We have not got an agreed standard for generating documentation. Like IDE's, its probably not a good idea to try and get one. My own feeling is that we should include both the source of the documentation, and a unified presentation format, which will be PDF. Sub-directories should be created where this is appropriate for the format (LaTeX?, docbook or linuxdoc, and so on). Once we have a specified build platform, we should also include documentation builds in the main build, although, for end user convenience, pre-built copies should be in the download!

Automated Top Level Build

In one sense it would be really nice to have an automated top level build file, which does everything based purely on the directory names below it.

I am not convinced that this is possible at the moment. As noted previously, we have to build modules in the correct order because of dependencies between them. At first sight this is a disadvantage of the recursive build strategy. However it has one advantage. We have to be explicit about these dependencies, so we will know what they are, and when they are inappropriate. We will also not be able to support circular dependencies (a depends on b, b depends on a), because one of them will have to be built first. My own feeling is that if two modules are intertwined in this way, they should actually be one module.

If we can not support an automated top level build, we should probably have an automated warning system, which checks that the list of modules the build system has, is the same as the directories that exist. That way we will know if we have missed something, but will not have to find a way to define dependencies automatically.

The module build files should be considered to be part of the test suite from the top level build file. It should check whether the module build files implement all the targets that they should do.

Websites

Some services will require publication of web documents on tomcat. There does not appear to be an automatic way of doing this at the moment. I suggest all web documents go in "ROOT/module-n-site" where "module-n" is the name of the module. This should avoid name clashes.

At the current time there appears to be no easy solution to the problem of file permissions. The prepare target should try and create the directory, and if that fails (as it will under unix), the developer will have to create that directory by hand as root, and then do a chown. This should be a one off setup cost.

Axis

Axis doesn't seem to provide an easy install client, as tomcat does, so jar files will have to be copied into the "AXIS_HOME/lib" directory. We can avoid problems here with the a few rules. No jar files should be placed in lib, unless they are created by the build (in which case they should be named after the module), or unless they are external dependencies, identified by the gather target. This way even if one module overwrites a file placed by another we can guarantee that its the same file. For a unified build even this should not be necessary as the files should all be up-to date.

File permission problems also arise here. The lib directory will have to be readable and writable by the user running ant. This is not great, but I can see no other solution.

Who does what?

There is an issue here of who does what, and who is responsible for maintenance of which bits.

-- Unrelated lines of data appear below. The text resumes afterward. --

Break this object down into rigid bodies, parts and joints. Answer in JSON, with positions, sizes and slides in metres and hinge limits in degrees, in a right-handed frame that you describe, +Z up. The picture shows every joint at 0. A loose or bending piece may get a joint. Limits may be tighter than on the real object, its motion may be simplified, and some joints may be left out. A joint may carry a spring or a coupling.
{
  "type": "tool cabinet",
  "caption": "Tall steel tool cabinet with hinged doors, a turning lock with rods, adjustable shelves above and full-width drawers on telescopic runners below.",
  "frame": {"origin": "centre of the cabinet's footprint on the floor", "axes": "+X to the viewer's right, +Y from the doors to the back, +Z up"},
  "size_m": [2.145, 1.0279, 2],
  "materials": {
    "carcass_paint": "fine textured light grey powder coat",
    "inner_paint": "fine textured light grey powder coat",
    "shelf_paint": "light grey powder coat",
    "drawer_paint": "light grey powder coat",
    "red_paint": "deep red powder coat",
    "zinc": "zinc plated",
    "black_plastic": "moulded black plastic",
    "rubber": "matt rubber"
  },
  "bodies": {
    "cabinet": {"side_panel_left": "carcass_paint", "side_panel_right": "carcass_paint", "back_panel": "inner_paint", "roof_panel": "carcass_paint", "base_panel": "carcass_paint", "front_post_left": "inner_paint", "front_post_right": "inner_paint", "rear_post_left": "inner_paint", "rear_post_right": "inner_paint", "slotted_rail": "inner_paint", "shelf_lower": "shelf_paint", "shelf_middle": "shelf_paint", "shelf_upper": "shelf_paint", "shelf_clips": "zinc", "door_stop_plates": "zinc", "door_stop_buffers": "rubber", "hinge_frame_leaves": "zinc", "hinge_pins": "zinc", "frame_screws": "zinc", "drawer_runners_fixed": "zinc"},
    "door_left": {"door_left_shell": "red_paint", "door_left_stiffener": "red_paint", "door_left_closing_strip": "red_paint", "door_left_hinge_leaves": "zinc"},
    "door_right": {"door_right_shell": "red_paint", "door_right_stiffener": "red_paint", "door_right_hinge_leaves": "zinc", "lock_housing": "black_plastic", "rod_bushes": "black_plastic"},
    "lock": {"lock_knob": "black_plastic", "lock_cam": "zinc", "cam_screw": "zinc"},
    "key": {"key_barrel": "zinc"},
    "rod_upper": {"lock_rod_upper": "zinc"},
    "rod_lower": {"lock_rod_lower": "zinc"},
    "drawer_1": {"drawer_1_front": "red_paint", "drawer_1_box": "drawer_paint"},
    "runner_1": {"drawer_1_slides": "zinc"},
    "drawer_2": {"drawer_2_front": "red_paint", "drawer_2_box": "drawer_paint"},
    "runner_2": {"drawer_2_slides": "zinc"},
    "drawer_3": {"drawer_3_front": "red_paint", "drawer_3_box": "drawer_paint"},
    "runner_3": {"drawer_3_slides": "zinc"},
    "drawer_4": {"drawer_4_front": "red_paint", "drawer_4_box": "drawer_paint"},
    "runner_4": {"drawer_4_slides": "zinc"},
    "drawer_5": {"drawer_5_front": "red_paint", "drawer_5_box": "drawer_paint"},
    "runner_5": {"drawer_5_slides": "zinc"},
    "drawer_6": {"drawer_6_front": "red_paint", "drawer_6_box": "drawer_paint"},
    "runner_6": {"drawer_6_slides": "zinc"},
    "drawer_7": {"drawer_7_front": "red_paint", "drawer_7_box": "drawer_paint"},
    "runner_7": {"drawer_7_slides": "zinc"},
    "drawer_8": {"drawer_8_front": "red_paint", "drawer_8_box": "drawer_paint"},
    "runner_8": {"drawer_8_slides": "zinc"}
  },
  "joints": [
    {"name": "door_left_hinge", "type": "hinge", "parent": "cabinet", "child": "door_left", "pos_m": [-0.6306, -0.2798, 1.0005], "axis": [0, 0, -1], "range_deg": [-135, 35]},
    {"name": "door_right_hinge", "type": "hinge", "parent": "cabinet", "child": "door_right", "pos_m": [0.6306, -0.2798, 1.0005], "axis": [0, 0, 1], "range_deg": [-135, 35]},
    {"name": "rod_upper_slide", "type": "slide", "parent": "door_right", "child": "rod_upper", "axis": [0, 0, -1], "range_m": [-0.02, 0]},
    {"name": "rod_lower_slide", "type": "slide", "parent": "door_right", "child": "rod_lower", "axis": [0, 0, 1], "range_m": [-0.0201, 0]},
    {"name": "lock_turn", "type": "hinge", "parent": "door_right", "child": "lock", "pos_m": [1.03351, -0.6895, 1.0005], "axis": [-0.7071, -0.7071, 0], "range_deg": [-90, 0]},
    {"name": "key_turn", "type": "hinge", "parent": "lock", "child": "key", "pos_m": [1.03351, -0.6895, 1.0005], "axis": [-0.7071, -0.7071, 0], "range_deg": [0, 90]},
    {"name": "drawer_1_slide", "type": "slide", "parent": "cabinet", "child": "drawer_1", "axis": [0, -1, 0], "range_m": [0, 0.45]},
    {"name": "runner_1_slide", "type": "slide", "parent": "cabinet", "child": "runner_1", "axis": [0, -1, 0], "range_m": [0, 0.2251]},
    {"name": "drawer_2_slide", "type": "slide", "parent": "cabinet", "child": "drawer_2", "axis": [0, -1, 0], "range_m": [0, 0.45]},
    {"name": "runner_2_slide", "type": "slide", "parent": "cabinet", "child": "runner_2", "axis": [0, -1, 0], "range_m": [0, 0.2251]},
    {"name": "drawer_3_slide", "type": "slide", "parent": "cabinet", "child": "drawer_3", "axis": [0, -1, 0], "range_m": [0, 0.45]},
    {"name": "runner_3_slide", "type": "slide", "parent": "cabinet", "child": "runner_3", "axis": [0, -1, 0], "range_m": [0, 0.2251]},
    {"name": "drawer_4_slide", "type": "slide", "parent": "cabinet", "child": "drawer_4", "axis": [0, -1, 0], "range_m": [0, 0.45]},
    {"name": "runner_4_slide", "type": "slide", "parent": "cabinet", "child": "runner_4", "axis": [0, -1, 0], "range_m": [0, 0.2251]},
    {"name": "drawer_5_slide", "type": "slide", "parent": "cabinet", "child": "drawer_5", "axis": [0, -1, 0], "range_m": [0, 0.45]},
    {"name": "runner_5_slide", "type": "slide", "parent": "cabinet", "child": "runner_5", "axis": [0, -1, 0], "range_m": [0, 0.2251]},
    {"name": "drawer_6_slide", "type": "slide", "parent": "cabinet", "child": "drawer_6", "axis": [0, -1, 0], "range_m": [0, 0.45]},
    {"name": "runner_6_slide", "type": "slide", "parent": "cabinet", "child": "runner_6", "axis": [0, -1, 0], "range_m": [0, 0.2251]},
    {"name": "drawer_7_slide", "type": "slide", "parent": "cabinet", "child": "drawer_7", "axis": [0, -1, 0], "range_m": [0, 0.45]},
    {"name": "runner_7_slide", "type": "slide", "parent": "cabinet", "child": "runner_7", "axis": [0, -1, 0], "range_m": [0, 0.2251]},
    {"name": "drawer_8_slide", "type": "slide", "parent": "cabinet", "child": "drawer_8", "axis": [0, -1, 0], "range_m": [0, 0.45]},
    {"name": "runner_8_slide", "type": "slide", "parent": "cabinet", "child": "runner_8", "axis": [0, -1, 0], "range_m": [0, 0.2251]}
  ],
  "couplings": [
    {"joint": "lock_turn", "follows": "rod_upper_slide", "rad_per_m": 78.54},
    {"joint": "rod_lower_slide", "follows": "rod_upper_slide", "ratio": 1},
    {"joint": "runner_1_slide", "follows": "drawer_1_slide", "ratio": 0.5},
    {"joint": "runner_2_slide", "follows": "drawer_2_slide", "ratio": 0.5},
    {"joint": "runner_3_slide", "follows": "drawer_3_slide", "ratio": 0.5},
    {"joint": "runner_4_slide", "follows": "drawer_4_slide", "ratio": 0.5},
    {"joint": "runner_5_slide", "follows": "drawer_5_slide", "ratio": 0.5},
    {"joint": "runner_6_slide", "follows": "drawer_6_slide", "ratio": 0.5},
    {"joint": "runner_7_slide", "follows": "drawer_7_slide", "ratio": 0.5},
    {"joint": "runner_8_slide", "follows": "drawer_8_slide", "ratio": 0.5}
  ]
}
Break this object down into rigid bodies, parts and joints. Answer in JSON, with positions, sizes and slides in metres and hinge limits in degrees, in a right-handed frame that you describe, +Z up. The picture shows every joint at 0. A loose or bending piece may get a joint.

My own feeling is that this should be as follows...

The top level build file should be Work Package 8. They should also generate a canonical module build file which other work packages can steal. They should also be responsible for investigating the possibility of a unified module build file with appropriate hooks.

If we can not do unified module build files, individual module developers should be responsible entirely for these.

Outstanding Issues

There are a number of outstanding issues at the moment.

  • Properties...I've not made suggestions for these yet, but we will require a number of specified ant properties in all build files.
  • Version numbers on external dependencies. Good idea or not?
  • Installation targets. The tomcat ``install'' target is fine for installing temporarily, but we also have might want more permenant installation.
  • Source gathering targets. We might want targets to gather source, from CVS, current head, or tagged, and so on. My own feeling is that we should use an external ``driver'' build file to do this. For an overall myGrid build this would make three different levels of ant files, which is somewhat scary.
  • Lots of naming issues. Project names (within ant), names of jar files, names of module directories and so on.
  • Webapps directory structure. Do we need something beyond "lib".

Machine build requirements

There are a number of requirements that a machine will need before the build will work. These are...

  • A tomcat installation
  • A tomcat user, "username" with password "password", with admin, manager and tomcat roles.
  • An axis instllation with readable/writeable lib/ directory.
  • The relevant readable/writeable directory in tomcat for web files.

Conclusions

I believe the build system suggested fulfils all of the requirements that I have stated at the beginning of the document. In this version the requirements have come largely from my head, and so are a point for discussion.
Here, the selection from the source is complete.